-- WHAT THE TASK REQUIRES --
The required output consists solely of the lines from the one containing "clear_scene()" down to the one containing "bpy.context.scene.collection.objects.link(empty)", both included, each quoted exactly.

-- ENTRIES SUPPLIED --
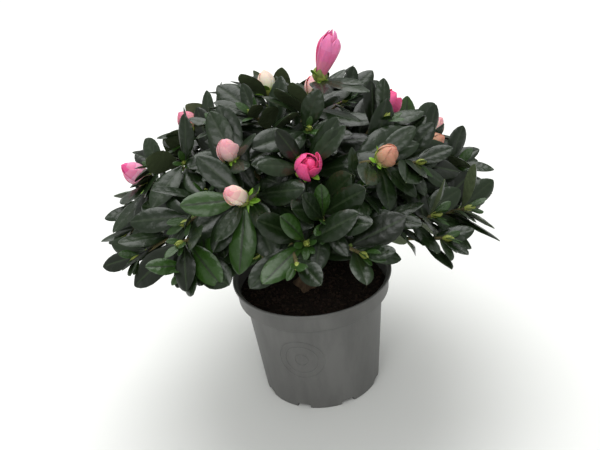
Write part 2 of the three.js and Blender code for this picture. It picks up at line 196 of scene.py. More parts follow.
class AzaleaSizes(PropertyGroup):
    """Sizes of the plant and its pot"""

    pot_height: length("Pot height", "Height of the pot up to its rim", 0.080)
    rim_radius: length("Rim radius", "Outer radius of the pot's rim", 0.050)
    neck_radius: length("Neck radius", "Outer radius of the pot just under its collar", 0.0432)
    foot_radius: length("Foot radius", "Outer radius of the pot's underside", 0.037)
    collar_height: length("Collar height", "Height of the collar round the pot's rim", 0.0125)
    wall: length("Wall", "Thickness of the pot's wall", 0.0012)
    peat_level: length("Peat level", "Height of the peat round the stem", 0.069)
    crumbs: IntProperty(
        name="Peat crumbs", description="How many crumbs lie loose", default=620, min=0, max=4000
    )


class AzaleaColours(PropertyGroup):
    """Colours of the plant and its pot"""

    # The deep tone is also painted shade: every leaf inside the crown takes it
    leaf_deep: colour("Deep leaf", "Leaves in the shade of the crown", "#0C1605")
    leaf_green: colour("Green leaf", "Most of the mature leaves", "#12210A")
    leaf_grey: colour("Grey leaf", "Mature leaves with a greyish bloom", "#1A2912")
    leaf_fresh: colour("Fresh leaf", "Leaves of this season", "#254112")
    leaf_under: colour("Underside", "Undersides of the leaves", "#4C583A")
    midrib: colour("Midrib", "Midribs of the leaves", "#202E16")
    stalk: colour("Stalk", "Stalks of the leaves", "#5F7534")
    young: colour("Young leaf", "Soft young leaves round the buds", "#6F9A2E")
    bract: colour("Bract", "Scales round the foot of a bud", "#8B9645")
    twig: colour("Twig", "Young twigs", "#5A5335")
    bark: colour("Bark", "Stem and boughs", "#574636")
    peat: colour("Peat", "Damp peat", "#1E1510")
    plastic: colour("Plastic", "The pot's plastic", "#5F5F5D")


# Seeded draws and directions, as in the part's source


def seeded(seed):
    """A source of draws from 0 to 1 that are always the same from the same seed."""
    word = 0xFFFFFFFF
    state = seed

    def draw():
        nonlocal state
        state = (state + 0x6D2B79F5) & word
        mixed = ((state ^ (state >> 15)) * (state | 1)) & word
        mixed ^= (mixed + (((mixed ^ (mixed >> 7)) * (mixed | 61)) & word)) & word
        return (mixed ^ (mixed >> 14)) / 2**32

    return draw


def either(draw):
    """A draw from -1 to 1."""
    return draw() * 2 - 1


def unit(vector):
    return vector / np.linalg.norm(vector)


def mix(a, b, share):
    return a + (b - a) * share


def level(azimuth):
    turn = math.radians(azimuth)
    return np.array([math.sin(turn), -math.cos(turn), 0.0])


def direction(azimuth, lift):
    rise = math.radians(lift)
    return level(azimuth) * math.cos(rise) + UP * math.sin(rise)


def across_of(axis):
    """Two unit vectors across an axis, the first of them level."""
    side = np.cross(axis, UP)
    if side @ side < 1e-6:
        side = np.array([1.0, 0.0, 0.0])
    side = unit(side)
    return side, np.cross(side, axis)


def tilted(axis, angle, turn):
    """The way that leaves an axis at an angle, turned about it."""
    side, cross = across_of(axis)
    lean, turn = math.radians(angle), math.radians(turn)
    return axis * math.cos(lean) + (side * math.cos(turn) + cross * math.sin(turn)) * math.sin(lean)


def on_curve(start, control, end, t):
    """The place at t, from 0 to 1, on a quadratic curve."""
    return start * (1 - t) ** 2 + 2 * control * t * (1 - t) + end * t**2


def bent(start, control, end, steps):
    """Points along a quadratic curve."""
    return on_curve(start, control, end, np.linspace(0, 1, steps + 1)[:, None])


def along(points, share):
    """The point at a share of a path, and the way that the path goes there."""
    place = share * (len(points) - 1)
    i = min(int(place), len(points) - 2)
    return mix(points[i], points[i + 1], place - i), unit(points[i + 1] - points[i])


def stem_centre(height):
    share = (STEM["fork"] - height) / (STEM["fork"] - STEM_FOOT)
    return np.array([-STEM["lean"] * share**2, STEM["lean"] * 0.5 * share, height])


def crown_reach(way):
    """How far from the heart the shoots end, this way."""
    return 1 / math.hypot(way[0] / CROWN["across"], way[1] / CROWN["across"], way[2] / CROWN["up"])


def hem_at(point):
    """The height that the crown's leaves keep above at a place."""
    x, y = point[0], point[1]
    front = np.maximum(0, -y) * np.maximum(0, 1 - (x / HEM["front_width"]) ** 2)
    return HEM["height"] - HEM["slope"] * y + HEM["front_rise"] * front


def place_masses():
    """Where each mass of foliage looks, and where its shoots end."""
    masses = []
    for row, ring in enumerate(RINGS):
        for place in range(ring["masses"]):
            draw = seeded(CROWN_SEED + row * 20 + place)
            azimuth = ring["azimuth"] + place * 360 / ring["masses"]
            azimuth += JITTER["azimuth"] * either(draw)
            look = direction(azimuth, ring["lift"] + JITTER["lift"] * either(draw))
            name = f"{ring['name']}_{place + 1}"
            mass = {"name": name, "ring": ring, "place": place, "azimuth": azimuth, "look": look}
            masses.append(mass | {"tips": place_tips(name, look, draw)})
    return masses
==
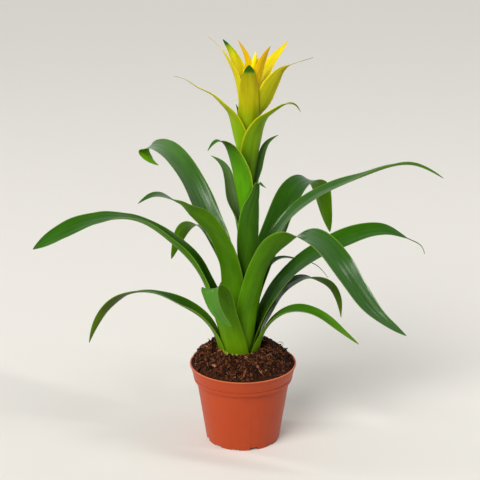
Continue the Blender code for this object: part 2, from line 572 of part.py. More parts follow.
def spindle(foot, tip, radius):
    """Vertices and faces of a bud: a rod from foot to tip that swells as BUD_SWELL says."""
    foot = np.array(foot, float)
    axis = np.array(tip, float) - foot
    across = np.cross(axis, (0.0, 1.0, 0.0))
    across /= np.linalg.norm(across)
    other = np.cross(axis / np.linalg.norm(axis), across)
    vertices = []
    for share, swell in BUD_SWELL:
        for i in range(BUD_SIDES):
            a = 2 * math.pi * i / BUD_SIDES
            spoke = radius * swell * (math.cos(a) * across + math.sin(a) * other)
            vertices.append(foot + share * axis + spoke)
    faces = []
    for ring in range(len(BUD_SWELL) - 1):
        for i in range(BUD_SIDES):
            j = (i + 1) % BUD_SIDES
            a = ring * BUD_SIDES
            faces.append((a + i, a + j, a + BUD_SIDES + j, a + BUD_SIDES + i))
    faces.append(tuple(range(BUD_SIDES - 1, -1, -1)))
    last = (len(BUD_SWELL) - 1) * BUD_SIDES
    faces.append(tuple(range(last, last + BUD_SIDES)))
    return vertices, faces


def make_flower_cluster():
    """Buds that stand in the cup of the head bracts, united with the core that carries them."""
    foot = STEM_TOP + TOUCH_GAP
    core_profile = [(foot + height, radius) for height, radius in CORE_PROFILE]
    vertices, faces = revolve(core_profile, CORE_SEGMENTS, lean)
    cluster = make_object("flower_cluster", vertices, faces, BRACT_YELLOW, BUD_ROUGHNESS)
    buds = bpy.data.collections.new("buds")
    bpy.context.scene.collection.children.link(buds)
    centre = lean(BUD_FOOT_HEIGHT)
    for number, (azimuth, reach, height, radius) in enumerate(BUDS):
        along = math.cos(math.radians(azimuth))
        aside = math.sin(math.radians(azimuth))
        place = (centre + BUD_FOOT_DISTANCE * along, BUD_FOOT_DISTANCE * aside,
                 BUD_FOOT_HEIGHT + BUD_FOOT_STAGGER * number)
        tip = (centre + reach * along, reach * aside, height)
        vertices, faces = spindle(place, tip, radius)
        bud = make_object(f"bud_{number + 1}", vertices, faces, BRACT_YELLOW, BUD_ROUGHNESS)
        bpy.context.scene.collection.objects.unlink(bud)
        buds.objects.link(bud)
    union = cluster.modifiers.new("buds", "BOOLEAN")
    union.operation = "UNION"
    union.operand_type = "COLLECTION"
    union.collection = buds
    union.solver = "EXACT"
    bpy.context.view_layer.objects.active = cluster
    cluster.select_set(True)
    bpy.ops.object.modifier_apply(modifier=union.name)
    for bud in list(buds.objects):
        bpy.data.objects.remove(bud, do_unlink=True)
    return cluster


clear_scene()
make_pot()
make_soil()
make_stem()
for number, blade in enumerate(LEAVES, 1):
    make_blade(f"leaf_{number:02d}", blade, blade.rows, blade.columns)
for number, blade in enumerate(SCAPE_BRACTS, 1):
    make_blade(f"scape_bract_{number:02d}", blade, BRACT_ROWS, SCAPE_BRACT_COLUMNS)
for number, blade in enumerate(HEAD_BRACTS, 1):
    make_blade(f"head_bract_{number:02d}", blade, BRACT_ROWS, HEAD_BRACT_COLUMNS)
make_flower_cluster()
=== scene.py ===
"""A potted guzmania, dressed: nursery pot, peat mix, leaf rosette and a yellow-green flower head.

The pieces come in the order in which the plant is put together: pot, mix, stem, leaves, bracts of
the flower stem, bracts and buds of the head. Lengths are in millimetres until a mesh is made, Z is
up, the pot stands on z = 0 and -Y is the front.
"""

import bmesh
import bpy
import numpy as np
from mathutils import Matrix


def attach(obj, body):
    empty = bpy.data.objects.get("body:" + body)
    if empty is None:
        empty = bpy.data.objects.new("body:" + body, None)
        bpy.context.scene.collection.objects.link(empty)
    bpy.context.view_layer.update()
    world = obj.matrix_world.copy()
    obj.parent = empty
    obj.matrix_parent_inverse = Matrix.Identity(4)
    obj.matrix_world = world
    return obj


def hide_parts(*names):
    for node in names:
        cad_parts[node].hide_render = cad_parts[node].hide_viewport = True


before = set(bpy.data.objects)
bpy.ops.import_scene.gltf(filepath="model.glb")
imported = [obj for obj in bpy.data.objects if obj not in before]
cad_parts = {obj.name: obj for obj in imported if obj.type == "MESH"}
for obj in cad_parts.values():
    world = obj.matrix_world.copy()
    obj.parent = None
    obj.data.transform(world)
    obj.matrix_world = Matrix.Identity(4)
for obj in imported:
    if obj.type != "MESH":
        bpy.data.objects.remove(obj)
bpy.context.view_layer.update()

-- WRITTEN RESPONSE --
clear_scene()
make_pot()
make_soil()
make_stem()
for number, blade in enumerate(LEAVES, 1):
    make_blade(f"leaf_{number:02d}", blade, blade.rows, blade.columns)
for number, blade in enumerate(SCAPE_BRACTS, 1):
    make_blade(f"scape_bract_{number:02d}", blade, BRACT_ROWS, SCAPE_BRACT_COLUMNS)
for number, blade in enumerate(HEAD_BRACTS, 1):
    make_blade(f"head_bract_{number:02d}", blade, BRACT_ROWS, HEAD_BRACT_COLUMNS)
make_flower_cluster()
=== scene.py ===
"""A potted guzmania, dressed: nursery pot, peat mix, leaf rosette and a yellow-green flower head.

The pieces come in the order in which the plant is put together: pot, mix, stem, leaves, bracts of
the flower stem, bracts and buds of the head. Lengths are in millimetres until a mesh is made, Z is
up, the pot stands on z = 0 and -Y is the front.
"""

import bmesh
import bpy
import numpy as np
from mathutils import Matrix


def attach(obj, body):
    empty = bpy.data.objects.get("body:" + body)
    if empty is None:
        empty = bpy.data.objects.new("body:" + body, None)
        bpy.context.scene.collection.objects.link(empty)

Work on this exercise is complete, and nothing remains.